Mr. Ruparell called the move an “excruciating but necessary decision” in an e-mailed response to questions from The Globe. In his blog post he wrote: “We’re very sorry to be taking this step, and I take responsibility for the choices that brought us here. … Conditions have deteriorated much faster than we anticipated and we cannot predict when the market will recover.”

The type of workers laid off runs the gamut from software developers, recruiters, data scientists, pricing analysts, real estate sales managers and mortgage advisors to some executives in charge of growth marketing and customer experience. Even Mr. Ruparell’s own executive assistant was on the chopping block and one former employee announced on LinkedIn that she had been laid off on her birthday.

Properly has set up a number of supports to help former staff find new roles.

“I would be shocked if people internally didn’t see this coming, or maybe not … because of the scale,” said Cam McWatt, who worked as a recruiter for Properly from September, 2021 to July, 2022 and saw the company boom before he was laid off in a batch that included about 10 other workers.
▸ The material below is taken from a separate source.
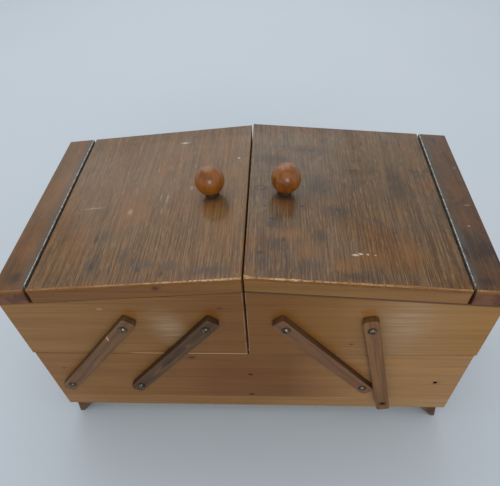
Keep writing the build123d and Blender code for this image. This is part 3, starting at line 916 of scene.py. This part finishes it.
LID_VENEER = {
    "left": top_finish(
        "left_lid_veneer", 1.0, left_lid_marks,
        stops=((-123, (111, 77, 34)), (-70, (115, 83, 41)), (10, (122, 90, 54)), (123, (117, 91, 62))),
        warm=(134, 90, 46), grime=(84, 72, 58), haze=(132, 114, 94), shares=(0.5, 0.4, 0.4, 1.0)),
    "right": top_finish(
        "right_lid_veneer", 21.0, right_lid_marks,
        stops=((-123, (110, 73, 28)), (-70, (111, 78, 37)), (0, (106, 81, 52)), (123, (117, 96, 73))),
        warm=(128, 84, 44), grime=(68, 59, 50), haze=(106, 94, 80), shares=(0.45, 0.6, 0.45, 1.0)),
}
STRIP_VENEER = {
    "left": top_finish(
        "left_strip_veneer", 41.0, strip_marks,
        stops=((-123, (100, 67, 32)), (0, (116, 81, 44)), (123, (112, 85, 53))),
        warm=(136, 90, 50), grime=(84, 70, 58), haze=(124, 108, 88), shares=(0.5, 0.4, 0.3, 0.4)),
    "right": top_finish(
        "right_strip_veneer", 61.0, strip_marks,
        stops=((-123, (36, 22, 15)), (-70, (58, 39, 27)), (0, (93, 67, 44)), (123, (96, 74, 54))),
        warm=(112, 74, 42), grime=(60, 50, 44), haze=(92, 78, 66), shares=(0.6, 0.6, 0.3, 0.35)),
}
knob_varnish = knob_finish()
screw_steel = steel_finish("screw_steel", (128, 116, 96), (60, 52, 42), 0.26, rim=True)
pin_steel = steel_finish("pin_steel", (120, 114, 102), (66, 58, 50), 0.3)
brad_steel = steel_finish("brad_steel", (22, 14, 10), (12, 8, 6), 0.7)
hinge_steel = hinge_finish()

for side, sign in SIDES.items():
    chip = right_lid_chip if side == "right" else 0
    lid = worn_panel(side, "lid", lid_wear, lid_fringe, chip, 100 + sign)
    fit(lid, LID_VENEER[side], f"{side}_lid_panel", f"{side}_lid")
    strip = worn_panel(side, "strip", strip_wear, strip_fringe, 0, 200 + sign)
    fit(strip, STRIP_VENEER[side], f"{side}_strip_panel", f"{side}_tray")
    fit(make_knob(side), knob_varnish, f"{side}_knob", f"{side}_lid")

# pivots of the links, from the joints
lower_inner = {side: JOINTS[f"{side}_tray_swing"] for side in SIDES}
lower_outer = {side: JOINTS[f"{side}_outer_swing"] for side in SIDES}
upper_inner = {side: JOINTS[f"{side}_tray_level"] for side in SIDES}
upper_outer = {side: upper_inner[side] + (lower_outer[side] - lower_inner[side]) for side in SIDES}
head_lift = link_board_gap + link_thickness + screw_clearance
loose_head_lift = -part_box("right_tray_pivot_screws")[0].y - half_depth - screw_head_height

slot_turns = iter(np.random.default_rng(5).uniform(0, math.pi, 20).tolist())
lower_pivots = [lower_inner["left"], lower_outer["left"], lower_inner["right"], lower_outer["right"]]
places = [
    (p.x, p.z, out, head_lift, next(slot_turns)) for out in (-1, 1) for p in lower_pivots
    if (p, out) != (lower_outer["right"], -1)]
screws = set_screws("base_round_head_screws", places, head_lift + base_screw_depth)
fit(screws, screw_steel, "base_pivot_screws", "base")
for side in SIDES:
    lifts = {-1: [head_lift, loose_head_lift if side == "right" else head_lift], 1: [head_lift] * 2}
    places = [
        (p.x, p.z, out, lift, next(slot_turns)) for out in (-1, 1)
        for p, lift in zip((upper_inner[side], upper_outer[side]), lifts[out])]
    screws = set_screws(f"{side}_tray_round_head_screws", places, head_lift + tray_screw_depth)
    fit(screws, screw_steel, f"{side}_tray_pivot_screws", f"{side}_tray")

link_vector = upper_inner["left"] - lower_inner["left"]
half_link = math.hypot(link_vector.x, link_vector.z) / 2
link_angle = math.atan2(link_vector.z, link_vector.x)
LINK_WOOD = {
    place: link_finish(f"{place}_link_wood", *kind) for place, *kind in (
        ("left_outer", link_angle, 3.0, (112, 80, 50), (94, 65, 40), (-132.0, 161.5)),
        ("left_inner", link_angle, 7.0, (88, 62, 36), (68, 46, 26)),
        ("right_outer", -link_angle, 11.0, (104, 74, 48), (84, 58, 36)),
        ("right_inner", -link_angle, 13.0, (120, 82, 52), (94, 64, 40)))}
for side, sign in SIDES.items():
    for face, out in FACES.items():
        for name, pivots in (("inner", lower_inner), ("outer", lower_outer)):
            node = f"{side}_{name}_{face}_link"
            if node == "right_outer_front_link":
                continue
            p = pivots[side]
            link = make_link(
                f"{node}_rounded", (p.x, out * (half_depth + link_board_gap + link_thickness / 2), p.z),
                (-sign * abs(link_vector.x), 0.0, link_vector.z), (0.0, float(out), 0.0), half_link,
                70 + len(node) + out, nick_place * half_link if node == "left_outer_front_link" else None)
            body = "right_outer_link" if (side, name) == ("right", "outer") else f"{side}_{name}_links"
            fit(link, LINK_WOOD[f"{side}_{name}"], node, body)

# the link that has lost its lower screw: it hangs from its upper one and leans on its neighbour
hanger = JOINTS["loose_link_swing"]
loose_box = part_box("right_outer_front_link")
loose_centre = (np.array(loose_box[0]) + np.array(loose_box[1])) / 2 + (0.0, loose_clear, 0.0)
loose_pivot = np.array((hanger.x, -half_depth - loose_lift - link_thickness / 2, hanger.z))
loose_way = loose_centre - loose_pivot
loose_angle = math.atan2(loose_way[2], loose_way[0])
sideways = (math.cos(loose_angle + math.pi / 2), 0, math.sin(loose_angle + math.pi / 2))
inwards = np.cross(loose_way / np.linalg.norm(loose_way), sideways)
inwards = inwards if inwards[1] > 0 else -inwards
loose_wood = link_finish("loose_link_wood", loose_angle, 23.0, (128, 90, 54), (104, 70, 40))
loose_link = make_link("right_outer_front_link_rounded", loose_pivot, loose_way, inwards, half_link, 77)
fit(loose_link, loose_wood, "right_outer_front_link", "right_loose_link")


# ---- finishes of the nodes that stay ----
def dress(finish, *nodes):
    """Give CAD nodes a finish."""
    for node in nodes:
        for slot in frame["nodes"][node].material_slots:
            slot.material = finish


# the tray stops run darker towards the middle and paler towards the ends: partly the boards' tone, partly
# painted sheen of the varnish
TRAY_PINE = {
    "left": board_finish(
        "left_tray_pine", 2.0,
        ((-210, (141, 101, 52)), (-110, (134, 95, 47)), (-20, (118, 77, 29))), left_tray_marks),
    "right": board_finish(
        "right_tray_pine", 12.0,
        ((20, (118, 77, 29)), (80, (133, 91, 40)), (150, (154, 119, 77)), (210, (153, 110, 53))),
        right_tray_marks),
}
LID_RAIL_PINE = {
    "left": board_finish(
        "left_lid_rail_pine", 52.0,
        ((-190, (116, 74, 30)), (-120, (117, 77, 33)), (-10, (122, 82, 36))), left_rail_marks),
    "right": board_finish(
        "right_lid_rail_pine", 57.0, ((10, (130, 92, 42)), (100, (136, 98, 50)), (190, (136, 94, 50)))),
}
# the base and rail stops too: darker middle and paler ends, partly tone and partly painted sheen
base_pine = board_finish(
    "base_pine", 22.0,
    ((-200, (137, 95, 43)), (-110, (131, 91, 41)), (-40, (117, 75, 32)), (40, (115, 75, 30)),
     (130, (160, 119, 72)), (200, (158, 118, 70))), base_marks)
rail_pine = board_finish(
    "base_rail_pine", 32.0,
    ((-200, (146, 106, 60)), (0, (138, 98, 52)), (110, (154, 114, 68)), (190, (164, 126, 82))))
end_pine = board_finish("end_pine", 42.0, ((0, (140, 100, 54)), (220, (144, 104, 58))), along="y")
cross_rail_pine = bare_wood("cross_rail_pine", 62.0, (186, 152, 108), "y")
batten_wood = batten_finish()
runner_wood = bare_wood("runner_wood", 72.0, (84, 60, 42), "y")
bottom_ply = bare_wood("bottom_ply", 82.0, (190, 160, 118), "x")
divider_wood = bare_wood("divider_wood", 92.0, (186, 154, 110), "y")

dress(base_pine, "base_front_board", "base_back_board")
dress(rail_pine, "base_front_rail", "base_back_rail")
dress(bottom_ply, "base_bottom_panel")
dress(divider_wood, "base_partition")
dress(brad_steel, "base_brads")
for side in SIDES:
    dress(end_pine, f"base_{side}_end")
    for finish, names in (
            (TRAY_PINE[side], ("tray_front_board", "tray_back_board")),
            (LID_RAIL_PINE[side], ("lid_front_rail", "lid_back_rail")),
            (end_pine, ("tray_inner_end", "tray_outer_end")),
            (cross_rail_pine, ("lid_inner_rail", "lid_hinge_rail")),
            (batten_wood, ("strip_batten",)), (runner_wood, ("runner",)),
            (bottom_ply, ("tray_bottom",)), (divider_wood, ("tray_divider",)),
            (hinge_steel, ("hinge_fixed_leaf", "hinge_moving_leaf")),
            (pin_steel, ("hinge_pin", "knob_screw"))):
        dress(finish, *[f"{side}_{name}" for name in names])

# ---- floor, light and camera ----
sheet = Finish("pale_floor", roughness=0.8, specular_ior_level=0.2)
sheet.colour = tone(196, 206, 215)
sheet.lay((202, 210, 218), sheet.grain((260, 260, 260), 3.0, detail=3))
floor_reach = 6.0
floor_corners = floor_reach * np.array([(-1, -1, 0), (1, -1, 0), (1, 1, 0), (-1, 1, 0)])
floor = make_piece("floor", floor_corners, [(0, 1, 2, 3)])
floor.data.materials.append(sheet.feed())


def softbox(name, place, target, size, power):
    """A square area lamp that looks from its place to a target."""
    lamp = bpy.data.lights.new(name, "AREA")
    lamp.shape = "SQUARE"
    lamp.size = size
    lamp.energy = power
    holder = stand(name, lamp)
    holder.location = place
    holder.rotation_euler = (Vector(target) - Vector(place)).to_track_quat("-Z", "Y").to_euler()


softbox("window_light", (-0.25, 1.2, 1.7), (0, 0, 0.15), 1.8, 13.0)
softbox("room_light", (0.3, -2.2, 1.1), (0, 0, 0.1), 1.0, 14.0)

world = bpy.data.worlds.new("studio")
bpy.context.scene.world = world
studio = Nodes(world)
rays = studio.add("ShaderNodeLightPath").socket.node.outputs
seen = studio.math("MAXIMUM", *[Field(studio, rays[kind]) for kind in ("Is Camera Ray", "Is Glossy Ray")])
daylight = studio.add("ShaderNodeBackground", {}, {"Color": (0.96, 0.98, 1.0, 1.0), "Strength": 0.64})
backdrop = studio.add("ShaderNodeBackground", {}, {"Color": tone(190, 200, 209), "Strength": 1.0})
studio.end("ShaderNodeOutputWorld", studio.add(
    "ShaderNodeMixShader", {}, {0: seen, 1: daylight, 2: backdrop}).socket)

# the camera, where the photograph's perspective puts it; its axis meets the picture below the middle
focal_pixels = 458.9
picture_width = 500
axis_row = 312.0
middle_row = 243.0
camera_data = bpy.data.cameras.new("camera")
camera_data.sensor_fit = "HORIZONTAL"
camera_data.sensor_width = 36.0
camera_data.lens = focal_pixels / picture_width * camera_data.sensor_width
camera_data.shift_y = (axis_row - middle_row) / picture_width
camera_data.clip_start = 0.01
camera = stand("camera", camera_data)
camera.location = (0.028555, -0.38244, 0.506493)
camera.rotation_euler = [math.radians(angle) for angle in (39.6743, 2.5315, 2.2536)]
bpy.context.scene.camera = camera
bpy.context.scene.view_settings.view_transform = "Standard"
“From the time I was there, we doubled the company; I joined at 70, and left at 140 [employees],” he said. “A couple months into the year there was a big slowdown but at the time we were still hiring. Then in the early spring we acknowledged things were starting to shift … hiring was slowing down, decisions were taking longer to make.”

On Aug. 8, Properly announced it had raised another $35-million from many of the same investors – including Bain Capital and Intact Ventures (the VC arm of Canadian insurer Intact Insurance) – that had pumped $44-million into the company in July, 2021.

According to some former employees, internally the company told workers this new funding would extend Properly’s operational “runway” for up to three years and that no new layoffs would be necessary. That said, when it announced the funding Properly’s leadership warned it would pause its expansion to new Canadian markets as real estate activity cooled.

“We are now experiencing one of the most significant corrections in the history of the Canadian housing market,” Mr. Ruparell wrote in his layoff announcement.

According to Mr. McWatt there were signs before the slowdown that the business was struggling to find its way. “The roadmap would change rapidly, we’d always be exploring new opportunities,” he said.

Among those was a partnership with the Canadian home renovation television duo Jonathan and Drew Scott, known as The Property Brothers (which may have lead to some brand confusion, seeing as Properly has never offered renovation services).

Properly initially began life in 2018 in Calgary as a so-called “iBuyer“ company – like U.S. company OpenDoor, which used data to buy undervalued properties for flip and resale – but pivoted to the hybrid buying model in the face of a weak local real estate market.

Counted among the company’s finances is a $100-million credit facility from Silicon Valley Bank to backstop what was the company’s key market offering – referred to as sale assurance – which would allow clients to tap into their home equity to complete a real estate purchase with a guarantee that Properly would buy their initial home at a prescribed price if another buyer couldn’t be found.

As real estate markets across Canada slowed in 2022 amid rising interest rates, some of Properly’s former employees (who declined to speak on the record) say real estate sales people working with the company began to play down or omit any mention of the sales guarantees at all. Mr. Ruparell declined to answer questions about whether Properly has been forced to use its own funds to purchase any homes in 2022, though back in 2021 he asserted it had yet to happen.

Properly and Mr. Ruparell declined to offer comment on the future of the sale assurance program, or whether the company was pivoting again to a new business model.